I’m sitting cross-legged on the dark brown laminate floor of our 3rd storey brownstone apartment in Cobble Hill, Brooklyn. To my right is  a mound of tools – staple gun, drill, screwdrivers, pliers,  nails, measuring tape, paintbrushes, and a number of pointy objects I can’t identify – and to my left, a mountain of half-opened boxes, bags and suitcases.  Infront of me is the ustad – my husband – wearing paint-splattered khaki shorts and a white t-shirt, mounted on a step-ladder and swiping the bedroom wall with strong strokes of a roller brush soaked in “Kabuki Clay” – a rich, creamy white paint that looks so MilkPak delicious I’ve been tempted more than once to dip my finger in for a taste. “No, you can’t eat it,”  my better half repeats with inexhaustible patience.  He looks pretty good, I think. The rugged workman look, stubble, smeared forearms and all.

The living room, leading to the kitchen, and my elm tree outside

I on the other hand look like a complete bum.
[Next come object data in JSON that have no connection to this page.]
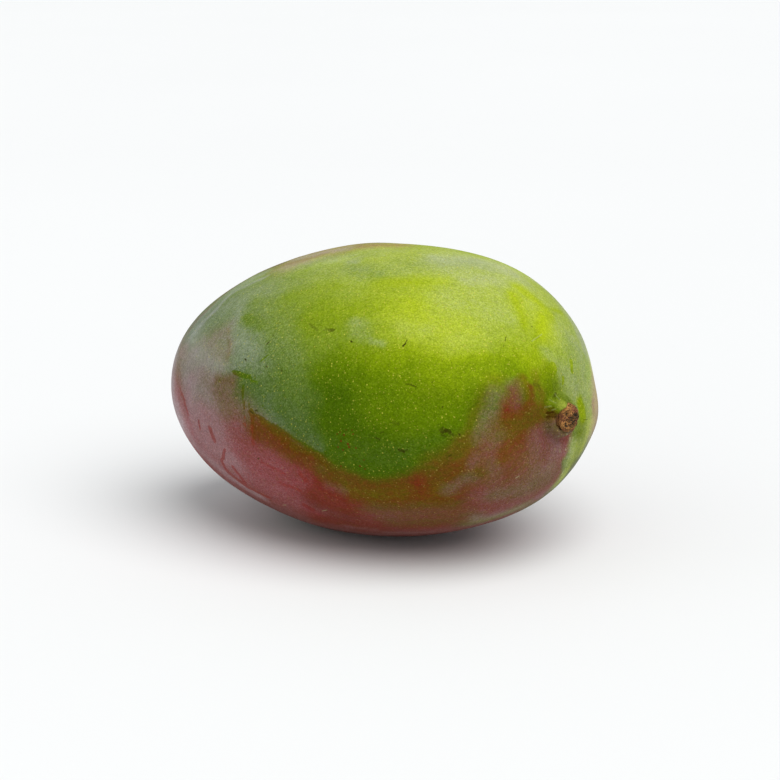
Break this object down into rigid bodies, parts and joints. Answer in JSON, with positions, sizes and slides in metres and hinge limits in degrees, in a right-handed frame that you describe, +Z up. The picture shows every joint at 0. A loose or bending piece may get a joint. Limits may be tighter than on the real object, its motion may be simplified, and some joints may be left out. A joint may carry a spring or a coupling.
{
  "type": "mango",
  "caption": "Whole mango lying on its cheek on a small flat spot, with a shallow stalk basin, a green collar and a dry brown stalk stub.",
  "frame": {"origin": "on the surface the fruit lies on, under the middle of its box", "axes": "+X along the fruit's long axis towards the stalk end, +Z up through its thickness, +Y across its width towards the rounder back"},
  "size_m": [0.1244, 0.0942, 0.0779],
  "materials": {
    "mango_skin": "waxy green skin with a dull red blush and a pale bloom",
    "dry_stalk": "dry, corky, rough"
  },
  "bodies": {
    "root": {"fruit": "mango_skin", "stem_stub": "dry_stalk"}
  },
  "joints": []
}
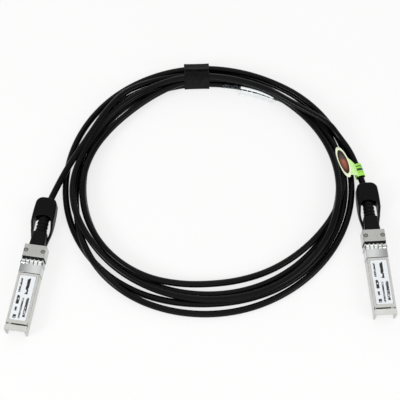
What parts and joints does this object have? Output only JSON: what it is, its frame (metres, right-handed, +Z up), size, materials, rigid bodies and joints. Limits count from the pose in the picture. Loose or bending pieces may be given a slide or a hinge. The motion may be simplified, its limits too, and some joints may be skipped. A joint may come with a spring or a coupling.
{
  "type": "direct attach copper cable",
  "caption": "Coiled twin-axial cable joining two pluggable metal modules, each with a ribbed boot, pull tab and contact card.",
  "frame": {"origin": "on the table under the middle of the two plugs", "axes": "+X from plug A to plug B, +Y from the contact ends towards the cable, +Z up"},
  "size_m": [0.2356, 0.1965, 0.0103],
  "materials": {
    "die_cast_zinc": "die-cast zinc, nickel plated, satin",
    "steel_rivets": "pressed steel",
    "spring_steel": "stamped stainless spring steel, bright",
    "conductive_rubber": "conductive silicone rubber, black, matt",
    "circuit_board": "glass epoxy laminate with solder mask",
    "gold_contacts": "hard gold plating",
    "chip_mouldings": "moulded epoxy",
    "wire_insulation": "foil screened twin-axial pairs",
    "hot_melt": "hot-melt block over the soldered pairs",
    "crimped_brass": "crimped sleeve",
    "moulded_boot": "moulded black thermoplastic, matt",
    "moulded_tab": "moulded black thermoplastic elastomer, matt",
    "stamped_steel": "stamped stainless steel",
    "spring_wire": "wound steel wire",
    "plug_label": "printed film, bare",
    "cable_jacket": "black PVC jacket, satin",
    "hook_and_loop": "woven nylon hook-and-loop",
    "paper_flag": "white film flag",
    "green_tag": "printed film wrap"
  },
  "bodies": {
    "cable": {"shell_lower_a": "die_cast_zinc", "shell_upper_a": "die_cast_zinc", "cover_rivets_a": "steel_rivets", "emi_collar_a": "spring_steel", "emi_gasket_a": "conductive_rubber", "card_a": "circuit_board", "card_pads_a": "gold_contacts", "card_chips_a": "chip_mouldings", "wire_pairs_a": "wire_insulation", "wire_block_a": "hot_melt", "ferrule_a": "crimped_brass", "strain_relief_a": "moulded_boot", "return_springs_a": "spring_wire", "label_a": "plug_label", "shell_lower_b": "die_cast_zinc", "shell_upper_b": "die_cast_zinc", "cover_rivets_b": "steel_rivets", "emi_collar_b": "spring_steel", "emi_gasket_b": "conductive_rubber", "card_b": "circuit_board", "card_pads_b": "gold_contacts", "card_chips_b": "chip_mouldings", "wire_pairs_b": "wire_insulation", "wire_block_b": "hot_melt", "ferrule_b": "crimped_brass", "strain_relief_b": "moulded_boot", "return_springs_b": "spring_wire", "label_b": "plug_label", "coil": "cable_jacket", "lead_a": "cable_jacket", "lead_b": "cable_jacket", "cable_tie": "hook_and_loop", "cable_flag": "paper_flag", "lead_tag": "green_tag"},
    "release_a": {"pull_tab_a": "moulded_tab", "release_slider_a": "stamped_steel"},
    "release_b": {"pull_tab_b": "moulded_tab", "release_slider_b": "stamped_steel"}
  },
  "joints": [
    {"name": "pull_a", "type": "slide", "parent": "cable", "child": "release_a", "axis": [0.1461, 0.9893, 0], "range_m": [0, 0.0025], "stiffness_N_per_m": 600, "deforming": ["return_springs_a"]},
    {"name": "pull_b", "type": "slide", "parent": "cable", "child": "release_b", "axis": [-0.0565, 0.9984, 0], "range_m": [0, 0.0025], "stiffness_N_per_m": 600, "deforming": ["return_springs_b"]}
  ]
}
Not the cool dreadlocked guitar-toting kind of Berkeley and Ithaca – my two former domiciles –  but the true urban homeless, the kind who sleep on subways, scour through trash cans, trundle around with empty shopping carts, and invariably miss a few teeth. OK, maybe not exactly, but I think my dirt-streaked face, faded blue jeans ripped quite naturally at the knees, musty red rag-of-a-t-shirt with a mournful-looking  Batman printed at the front (the kind they call “vintage”), spots of dry paint on my calves, toes, fingers, fingernails, forehead, hair – which currently sits in a chaotic jumble on the top of my head – are enough to earn me a kindly quarter from a passerby, or even a Central Park bench spot.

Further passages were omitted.